We’re hard-pressed to recall such a public statement from a Chinese official in the six years we’ve been chronicling the de-dollarization trend overseas. Up to now, all the moves have been behind the scenes — especially China’s relentless gold accumulation.
Which raises the logical question — how’s your own gold accumulation coming? As our Jim Rickards says, a 10% allocation is part of a well-balanced portfolio.
New York City is about to launch an all-out crackdown on fireworks — what could possibly go wrong?
New York is among the many places where folks are noticing way more than usual consumer-grade fireworks noise in the run-up to Independence Day. Complaints in the Big Apple are up more than 2,000% from the same period last year.
Mayor Bill de Blasio is forming a 42-member “task force” to step up enforcement of the city’s total fireworks ban — including sparklers. A city press release promises “investigations and sting operations within and outside of New York City to disrupt supply chains.”
Ugh… “Tensions between the NYPD and city residents are high right now after weeks of anti-police brutality protests and riots, which were often met with excessive force by the cops,” says Reason writer Christian Britschgi. “Asking the police to step up their enforcement of yet another prohibition in this environment raises the potential for more citizen-police encounters to turn violent.”
Britschgi invokes the memory of Eric Garner — killed by New York police in 2014 after being on their radar for years because he was selling untaxed cigarettes brought in from other states.
As we’ve mentioned in the past — sometimes to the disgust of “law and order”-minded readers — Garner was carrying on the storied American tradition of smuggling.

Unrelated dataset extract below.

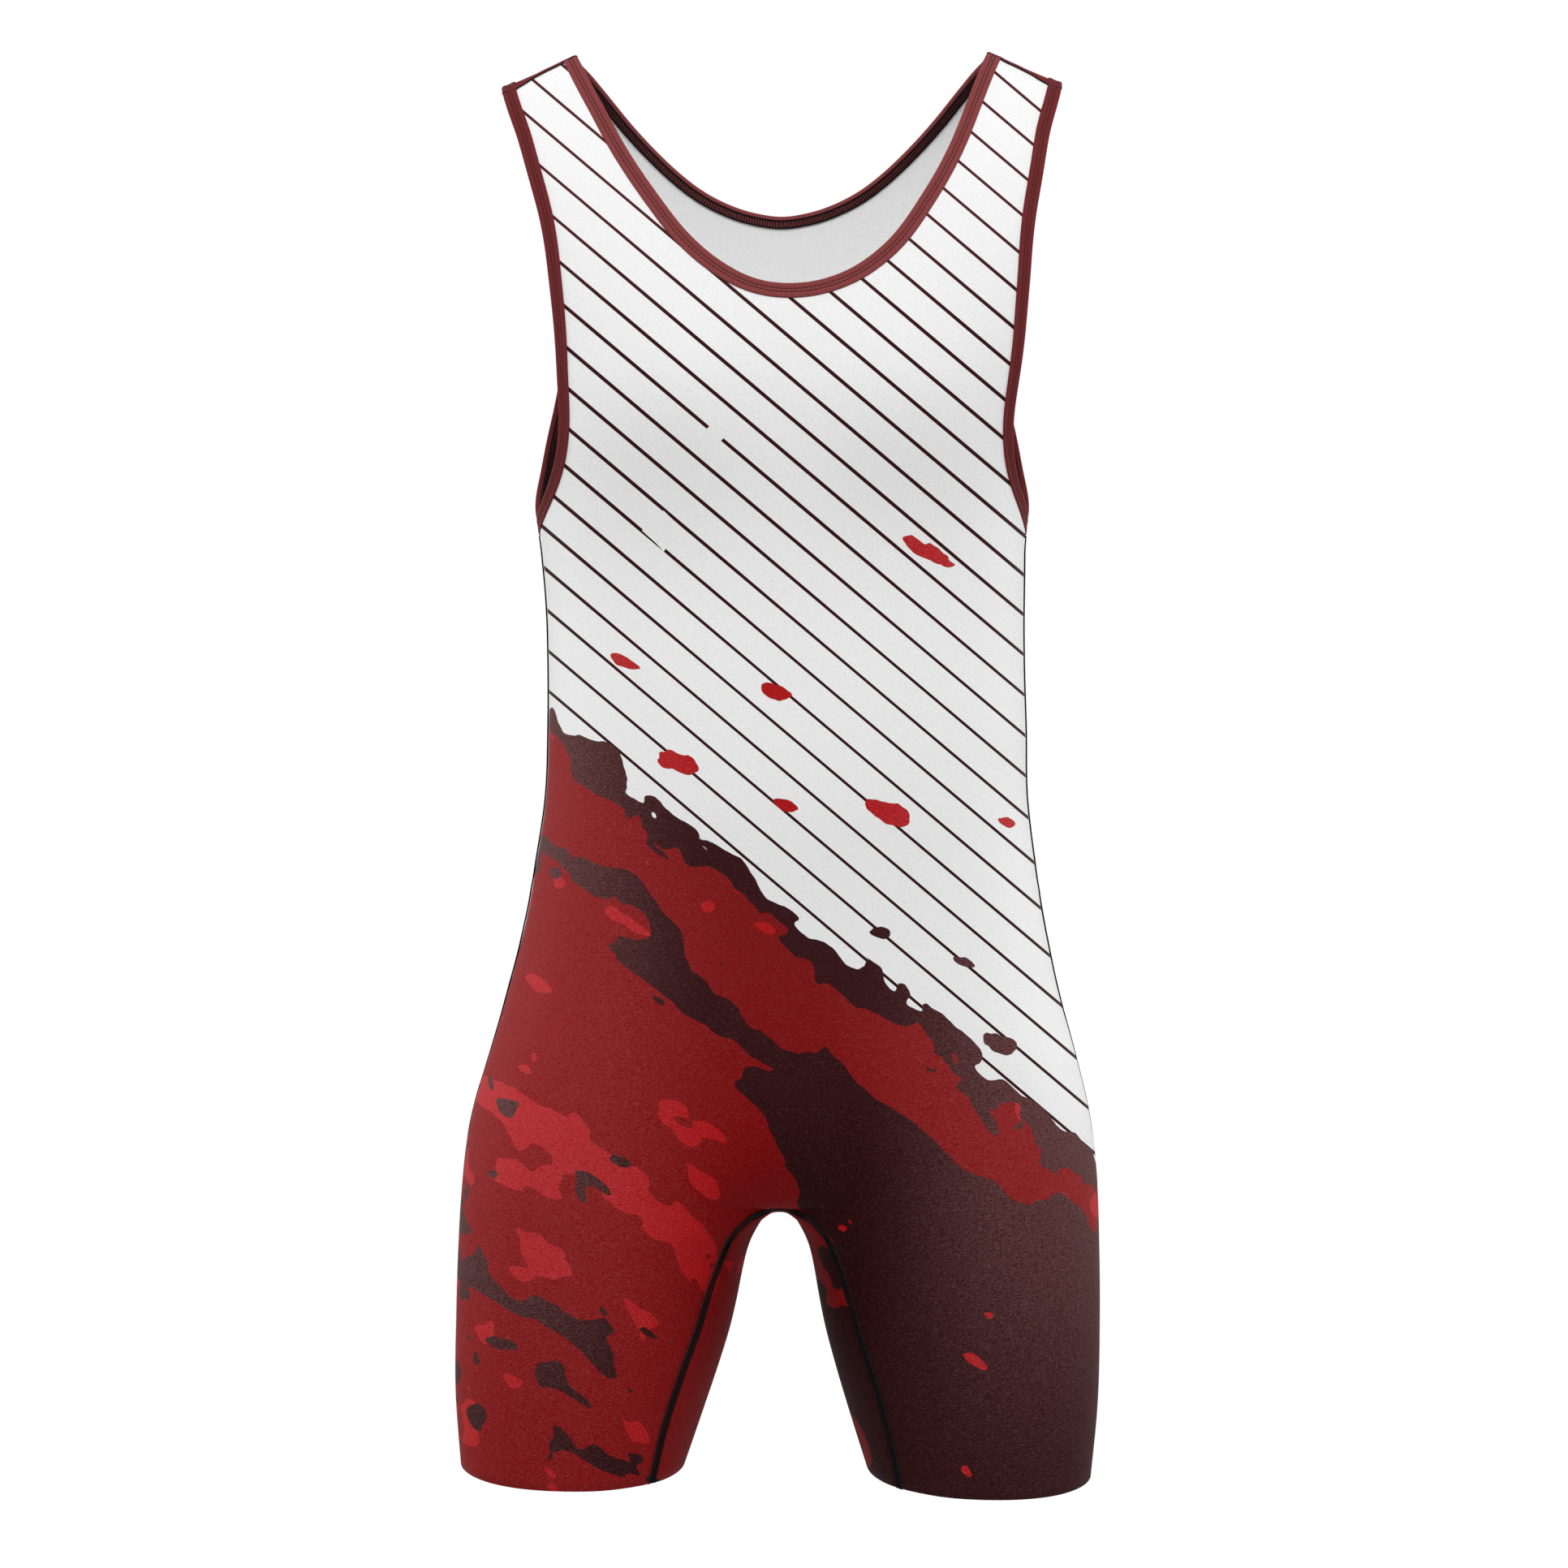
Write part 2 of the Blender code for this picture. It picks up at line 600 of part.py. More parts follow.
def tape_mesh(skin, stations):
    # A folded tape round a closed edge; each station is the edge point and the point inside it
    mesh = bmesh.new()
    section = tape_section()
    pairs = [(skin.vert_at(edge), skin.vert_at(inside)) for edge, inside in stations]
    rings = []
    for edge, inside in pairs:
        ring = []
        for share, height in section:
            normal = edge.normal.lerp(inside.normal, share).normalized()
            ring.append(mesh.verts.new((edge.co.lerp(inside.co, share) + normal * height) * MM))
        rings.append(ring)
    for k, ring in enumerate(rings):
        after = rings[(k + 1) % len(rings)]
        (edge, inside), (next_edge, next_inside) = pairs[k], pairs[(k + 1) % len(rings)]
        edge_first = crosses_short(edge, inside, next_inside, next_edge)
        for i, (share, height) in enumerate(section):
            j = (i + 1) % len(section)
            # Cut along the same way as the cloth under it
            if edge_first == (share <= section[j][0]):
                mesh.faces.new((ring[i], ring[j], after[j]))
                mesh.faces.new((ring[i], after[j], after[i]))
            else:
                mesh.faces.new((ring[i], ring[j], after[i]))
                mesh.faces.new((ring[j], after[j], after[i]))
    return mesh


def ring_stations(taped, edge, sides):
    # Joins the front and back strips of a taped edge into one closed ring, for one or both sides
    posed_strips = {}
    for name in (FRONT, BACK):
        for side in sides:
            strip = taped[edge, name, side]
            posed_strips[name, side] = [tuple(posed(p, side) for p in pair) for pair in strip]
    first, last = sides[0], sides[-1]
    stations = list(posed_strips[FRONT, first])
    if first == last:
        return stations + posed_strips[BACK, first][-2:0:-1]
    stations += posed_strips[FRONT, last][-2::-1]
    stations += posed_strips[BACK, last][1:]
    return stations + posed_strips[BACK, first][-2:0:-1]


def finish(name, mesh, colour, roughness):
    # Makes the object, with its facets facing out, and gives it its material
    if mesh.calc_volume(signed=True) < 0:
        bmesh.ops.reverse_faces(mesh, faces=mesh.faces)
    data = bpy.data.meshes.new(name)
    mesh.to_mesh(data)
    mesh.free()
    data.shade_smooth()
    data.set_sharp_from_angle(angle=math.radians(SHARP_ANGLE))
    item = bpy.data.objects.new(name, data)
    bpy.context.scene.collection.objects.link(item)
    material = bpy.data.materials.new(name)
    material.use_nodes = True
    shader = material.node_tree.nodes["Principled BSDF"]
    shader.inputs["Base Color"].default_value = (*colour, 1)
    shader.inputs["Roughness"].default_value = roughness
    shader.inputs["Metallic"].default_value = 0.0
    data.materials.append(material)


def build():
    for item in list(bpy.data.objects):
        bpy.data.objects.remove(item)
    skin, taped = build_skin()
    finish("front_panel", panel_mesh(skin, FRONT_PIECE), WHITE_KNIT, KNIT_ROUGHNESS)
    finish("back_panel", panel_mesh(skin, BACK_PIECE), RED_KNIT, KNIT_ROUGHNESS)
    stations = ring_stations(taped, "neck", (1, -1))
    finish("neck_binding", tape_mesh(skin, stations), BRICK_TAPE, TAPE_ROUGHNESS)
    for side, name in ((1, "armhole_binding_left"), (-1, "armhole_binding_right")):
        stations = ring_stations(taped, "armhole", (side,))
        finish(name, tape_mesh(skin, stations), BRICK_TAPE, TAPE_ROUGHNESS)
    skin.mesh.free()


build()
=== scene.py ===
import math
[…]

An extreme example? Yes. But as Britschgi concludes, “Every government ban requires government force to maintain… Given the NYPD's recent track record, it might be better to let people set off a few cherry bombs.”
Best regards,
Dave Gonigam
The 5 Min. Forecast
P.S. "Put simply, Section 230 does not keep federal prosecutors from holding providers accountable for child sex abuse material on their services," says Riana Pfefferkorn of the Stanford Center for Internet and Society.